Speaker: Mark Phillips, University of North Texas
Mark discussed the experienced he has had as manager of the Digital Projects Unit at the University of North Texas Libraries. Their projects include the Portal to Texas History, a multi-institutional repository of approximately 20,000 items relating to Texas History; the CyberCemetery, a collection of websites from defunct government agencies; Congressional Research Service reports; and other digital collections from the UNT libraries. All together, he said that they manage approximately 70,000 items, with a total of around 500,000 pages, and they expect to double that number within the next year.
Mark described their technical environment. They use an open-source asset management system, Keystone from Index Data, which they have heavily customized. They use the same modified Dublin Core metadata in all their collections, which has allowed them to maintain consistency of cataloging, but he admitted that many of their controlled vocabulary and descriptive processes were developed independently and do not follow standard cataloging practices. In the future, he believes that they will be experimenting with other types of metadata, including MODS, which will make some of their work more challenging.

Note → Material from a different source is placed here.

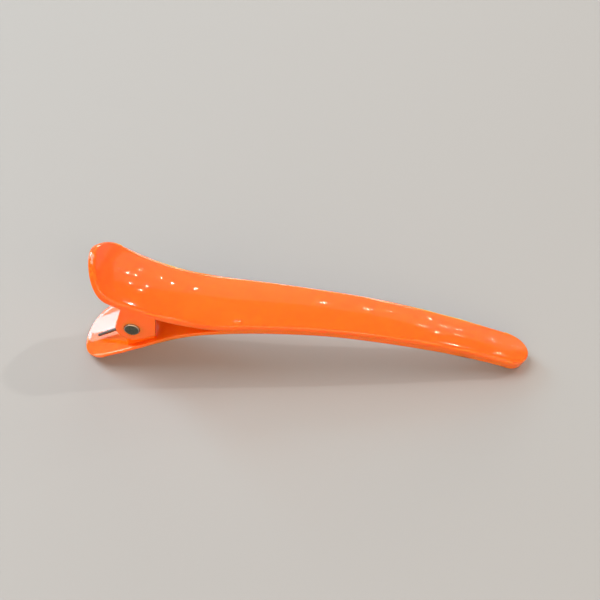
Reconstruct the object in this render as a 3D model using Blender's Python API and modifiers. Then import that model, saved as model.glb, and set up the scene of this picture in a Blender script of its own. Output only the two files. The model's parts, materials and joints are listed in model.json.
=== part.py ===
"""Duck-bill spring clip: two moulded jaws, a torsion spring and the pin they turn on.

Metres, +Z up. X runs from the handle ends to the nose tip and Y across the clip. The clip
lies closed on Z = 0, with the middle of its footprint at the origin. In the functions below
x is measured from the end of the lower handle's rim, and an empty there carries every piece.
"""

import math

import bmesh
import bpy
import numpy as np
from mathutils import Matrix, Vector

# Overall
LENGTH = 0.1127  # rim line, from the end of the lower handle to the nose tip
ARCH_X = 0.0407  # where the nose arch is highest and both handles begin to flare
ARCH_HEIGHT = 0.0150  # parting line above the table at the arch
REST_DEPTH = 0.00025  # how far the two resting flats are cut into the lower jaw

# Half widths, from the handles to the nose
HANDLE_X, HANDLE_HALF_WIDTH = 0.0107, 0.0091
WAIST_X, WAIST_HALF_WIDTH = 0.0227, 0.0085
SHOULDER_X, SHOULDER_HALF_WIDTH = 0.0347, 0.0083
NOSE_ROOT_X, NOSE_ROOT_HALF_WIDTH = 0.0467, 0.0075
NOSE_MID_X, NOSE_MID_HALF_WIDTH = 0.0667, 0.0064
NOSE_END_X, NOSE_END_HALF_WIDTH = 0.1047, 0.0049
TIP_ROUND = 0.0056  # length of the rounded nose tip
LOWER_INSET = 0.00025  # the lower jaw is this much narrower on each side

# Shells
WALL = 0.0014  # moulded thickness
RIM_WIDTH = 0.0012
RIM_ARCHING = 0.5  # lower values arch the rim over more of the handle
UPPER_SIDE = 0.00175  # height of each jaw's side below its crowned face
LOWER_SIDE = 0.0012
UPPER_ROLL = 0.0011  # radius that rolls the face into the side
LOWER_ROLL = 0.0009
CROWN_SHARE = 0.11  # crown height over half width
PARTING_GAP = 0.00025

# Upper handle: a long flare that curls up at its end
UPPER_END_X = 0.0052
UPPER_END_ROUND = 0.0054
UPPER_FLARE_RADIUS = 0.0547
CURL_X = 0.01115
CURL_RADIUS = 0.0145

# Lower handle: a flare that runs straight down to the table
LOWER_END_ROUND = 0.0074
LOWER_FLARE_RADIUS = 0.0460

# Hinge
PIN_X, PIN_HEIGHT = 0.0156, 0.0149
PIN_RADIUS = 0.00185
PIN_PROUD = 0.00035
PIN_CHAMFER = 0.0003
BORE_CLEARANCE = 0.0003
UPPER_EAR_OUTER = 0.0088  # outer face of the upper jaw's ears
EAR_THICKNESS = 0.0014
EAR_CLEARANCE = 0.0003
UPPER_EAR_RADIUS = 0.0040
UPPER_EAR_BACK = 0.0015  # where the ear's back edge leaves the handle, behind the pin
UPPER_EAR_FRONT = 0.0054
UPPER_EAR_FRONT_TOP = 0.0062
LOWER_EAR_RADIUS = 0.0031
LOWER_EAR_BACK = 0.0022
LOWER_EAR_FRONT = 0.0050
EAR_ROOT = 0.0009  # how deep an ear's root lies in the wall it grows from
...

The Metadata Analysis Tool (MAT) they use was developed in house. It has not been released as open source, but UNT is planning to re-platform most of its projects, and the MAT may be documented and made available for wider use at that point. Mark’s slides were not available in the session materials, and he did a live demo of the MAT, but screenshots from the tool are available in an older presentation available from UNT.

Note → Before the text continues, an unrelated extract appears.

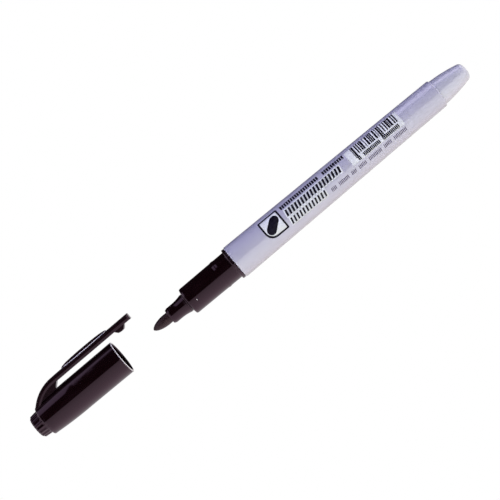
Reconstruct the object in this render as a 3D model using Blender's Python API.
"""Felt tip marker with its clip cap pulled off in line, ready to slide back on.

Metres, +Z up. The marker lies along X on a surface at z = 0, nib toward -X and tail toward +X, and the
cap stands in front of the nib on the same axis. The origin is under the middle of the whole length.
Stations along the axis are measured from the barrel's front face, positive toward the tail.
"""

from math import asin, atan2, cos, pi, radians, sin, sqrt

import bmesh
import bpy
from mathutils import Matrix, Vector

MM = 0.001

# Shared by every piece
FIT_GAP = 0.3 * MM  # between faces that touch on the real marker
ROUND = 48  # facets round a piece that shows
INNER_ROUND = 32  # facets round a piece that is hidden inside

# Barrel: a moulded tube that narrows toward the tail
BARREL_LENGTH = 85.8 * MM
BARREL_FRONT_R = 6.06 * MM
BARREL_REAR_R = 5.15 * MM
SOCKET_R = 5.0 * MM  # takes the front section's spigot
REAR_BORE_R = 4.3 * MM  # takes the tail plug's spigot
REAR_SOCKET_DEPTH = 8.0 * MM
BARREL_REAR_EDGE = 0.7 * MM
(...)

The metadata analysis begins by indexing across the various “silos” of content they manage. They use Solr for indexing and a Python script to push the data into the MAT. At that point, they can examine the metadata based on a number of different aspects. They can look for missing required elements and quickly modify records. They can show terms used in various elements and scan for typographic or other errors; a similarity analysis, which is set to flag content with 90% or greater overlap with a previous term, allows Digital Projects staff to identify problems quickly. Other tools incorporated in the MAT are a term cloud, allowing a graphic display of term use based on frequency, and various graphs and charts showing records added by date and by coverage elements.